“Il modo migliore di aiutare un uomo è permettergli di aiutarvi. La gente ha bisogno di sentirsi necessaria”
Irvin Yalom, Teoria e pratica della psicoterapia di gruppo, 1970
“H” come Help.
Anche la parola “Aiuto”, ma soprattutto la richiesta di aiuto, è stata bandita dal nostro eloquio, per effetto di un ostracismo lessicale che la accomuna ad altre parole come errore, debolezza, giudizio.
Noi siamo quelli “che non devono chiedere mai”, siamo veterinari che salvano animali in posti impossibili e hanno pure tempo di farsi un cicchetto! Il sostegno e la sua ricerca sono stigmatizzati come segni di debolezza. Avanti i supereroi!

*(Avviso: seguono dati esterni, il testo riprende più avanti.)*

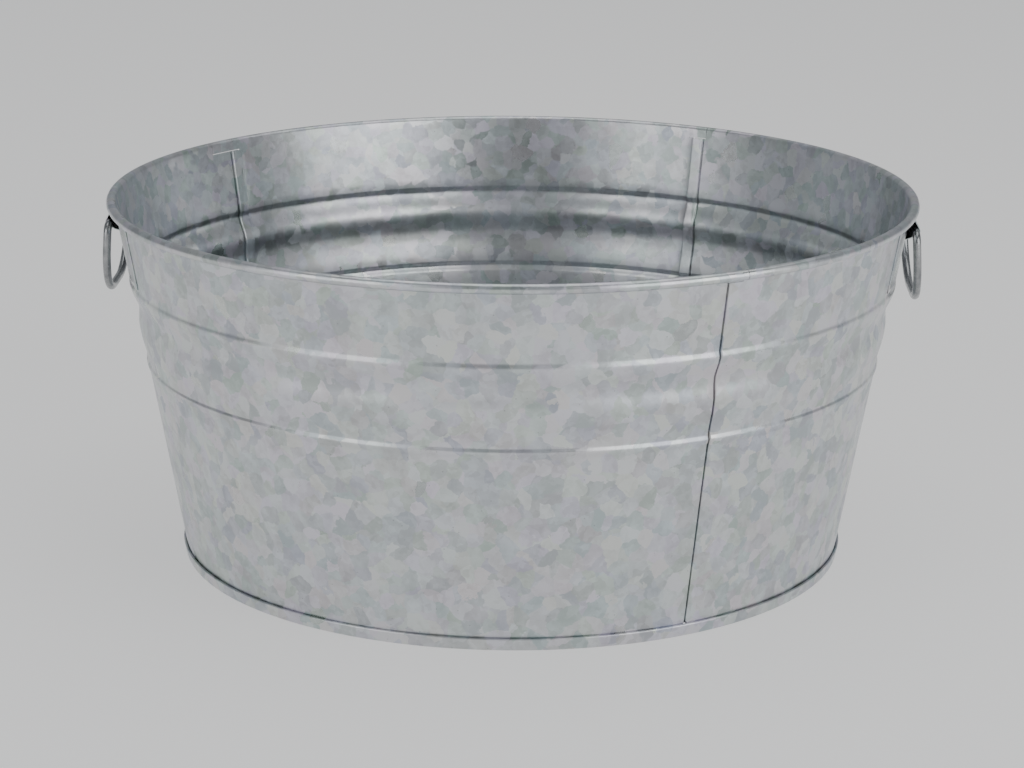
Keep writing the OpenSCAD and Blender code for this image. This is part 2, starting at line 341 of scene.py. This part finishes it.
def galvanized_sheet():
    """Hot-dipped zinc: flat crystal flakes of 5 to 15 mm in two light greys, each with its own
    gloss, faint lumps from the dip, tiny dark specks, and a satin shine with soft edges."""
    material, tree = new_material("galvanized_sheet")
    place = add(tree, "ShaderNodeTexCoord").outputs["Object"]
    warp = add(tree, "ShaderNodeTexNoise", {"Vector": place, "Scale": 70, "Detail": 3, "Roughness": 0.6})
    centred = add(tree, "ShaderNodeVectorMath", {0: warp.outputs["Color"], 1: (0.5, 0.5, 0.5)},
                  operation="SUBTRACT")
    shifted = add(tree, "ShaderNodeVectorMath", {0: centred.outputs[0], "Scale": 0.012}, operation="SCALE")
    wavy = add(tree, "ShaderNodeVectorMath", {0: place, 1: shifted.outputs[0]}, operation="ADD").outputs[0]
    flakes = add(tree, "ShaderNodeTexVoronoi", {"Vector": wavy, "Scale": 1 / 0.011})
    small = add(tree, "ShaderNodeTexVoronoi", {"Vector": wavy, "Scale": 1 / 0.0045})
    cloud = add(tree, "ShaderNodeTexNoise", {"Vector": place, "Scale": 40, "Detail": 4, "Roughness": 0.65})
    flake = add(tree, "ShaderNodeSeparateColor", {"Color": flakes.outputs["Color"]})
    grain = add(tree, "ShaderNodeSeparateColor", {"Color": small.outputs["Color"]})
    mixed = add(tree, "ShaderNodeMath", {0: flake.outputs[0], 1: 0.42, 2: cloud.outputs["Fac"]},
                operation="MULTIPLY_ADD")
    mixed = add(tree, "ShaderNodeMath", {0: grain.outputs[0], 1: 0.22, 2: mixed.outputs[0]},
                operation="MULTIPLY_ADD")
    greys = add(tree, "ShaderNodeValToRGB", {"Fac": mixed.outputs[0]})
    greys.color_ramp.elements[0].position = 0.55
    greys.color_ramp.elements[0].color = linear("#b2b5b7")
    greys.color_ramp.elements[1].position = 1.05
    greys.color_ramp.elements[1].color = linear("#cfd3d6")
    tint = add(tree, "ShaderNodeMix", {"Factor": 0.06, "A": greys.outputs[0], "B": flakes.outputs["Color"]},
               data_type="RGBA")
    speck = add(tree, "ShaderNodeTexVoronoi", {"Vector": place, "Scale": 1 / 0.009})
    dot = add(tree, "ShaderNodeMapRange", {"Value": speck.outputs["Distance"], "From Min": 0.03, "From Max": 0.06,
                                           "To Min": 0.55, "To Max": 0.0})
    marked = add(tree, "ShaderNodeMix", {"Factor": dot.outputs[0], "A": tint.outputs["Result"],
                                         "B": linear("#6d6f72")}, data_type="RGBA")
    gloss = add(tree, "ShaderNodeMapRange", {"Value": flake.outputs[2], "To Min": 0.27, "To Max": 0.4})
    dip = add(tree, "ShaderNodeTexNoise", {"Vector": place, "Scale": 95, "Detail": 2, "Roughness": 0.5})
    raised = add(tree, "ShaderNodeBump", {"Height": dip.outputs["Fac"], "Distance": 0.4 * MM, "Strength": 0.35})
    tilt = add(tree, "ShaderNodeVectorMath", {0: flakes.outputs["Color"], 1: (0.5, 0.5, 0.5)},
               operation="SUBTRACT")
    tilt = add(tree, "ShaderNodeVectorMath", {0: tilt.outputs[0], "Scale": 0.05}, operation="SCALE")
    facing = add(tree, "ShaderNodeVectorMath", {0: raised.outputs[0], 1: tilt.outputs[0]}, operation="ADD")
    facing = add(tree, "ShaderNodeVectorMath", {0: facing.outputs[0]}, operation="NORMALIZE")
    shader = add(tree, "ShaderNodeBsdfPrincipled", {
        "Base Color": marked.outputs["Result"], "Metallic": 1.0, "Roughness": gloss.outputs[0],
        "Normal": facing.outputs[0]})
    add(tree, "ShaderNodeOutputMaterial", {"Surface": shader.outputs[0]})
    return material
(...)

In azienda una comunità con una rete di supporto non è la normalità: non lo è tra manager, in lotta spesso tra loro; non lo è tra manager e collaboratori; non lo è per riflesso tra questi ultimi.
Mi è stata raccontata una storia esemplare.
Un signore doveva attraversare un fiume in piena, e sull’altra sponda c’era una persona che lo osservava. Lo sventurato provò a pensarle tutte, poi, non trovando soluzione, amareggiato, si sedette su una pietra. Stette lì a lungo, pensieroso, desideroso di superare l’ostacolo e preoccupato dal fatto di non riuscirci. Intanto le condizioni del fiume peggioravano. Dall’altra sponda, l’uomo che lo stava osservando iniziò a fargli dei segnali e a richiamare la sua attenzione urlando: “Ehi, chiedi a me, sono appena passato, so come fare!”.
In azienda una comunità con una rete di supporto non è la normalità: non lo è tra manager, in lotta spesso tra loro; non lo è tra manager e collaboratori; non lo è per riflesso tra questi ultimi
Questo è quello che capita nel quotidiano in azienda. Va bene provarci e metterci del proprio, ma nessuno di noi sa tutto ed è capace di fare tutto. Talvolta basterebbe un semplice “Scusa, mi spieghi come fare questo?”.
Non lo fanno i capi per paura che la loro ignoranza leda la propria autorevolezza, secondo un concetto di leadership a dir poco deviata; non lo fanno i collaboratori, perché “Altrimenti il capo mi vede impreparato!”.
Oggi non si fa che parlare di knowledge sharing e di comunità di apprendimento: qualche anno fa poteva chiamarsi richiesta di supporto e aiuto. Tu sai fare una cosa che non so: me la insegni.
Talvolta le persone che frequentano i nostri training ci chiedono come poter applicare al meglio quanto appreso una volta tornati in azienda. La risposta è semplice: facendosi aiutare da colleghi che abbiano vissuto la stessa esperienza in aula con noi, confrontandosi sulle reciproche difficoltà, senza dimenticare che già solo parlare ridimensiona i problemi.
Le conseguenze del non chiedere aiuto sono sotto gli occhi di tutti:
1.spreco di tempo
2.frustrazione
3.perdita di know-how
4.soluzione affrettate, di pancia e inefficienti.
Chi ci dice che non chiedendo aiuto daremo il meglio di noi? Abbiamo tutti semplicemente bisogno di ritrovare più umanità, anche per poterci sentire più sereni.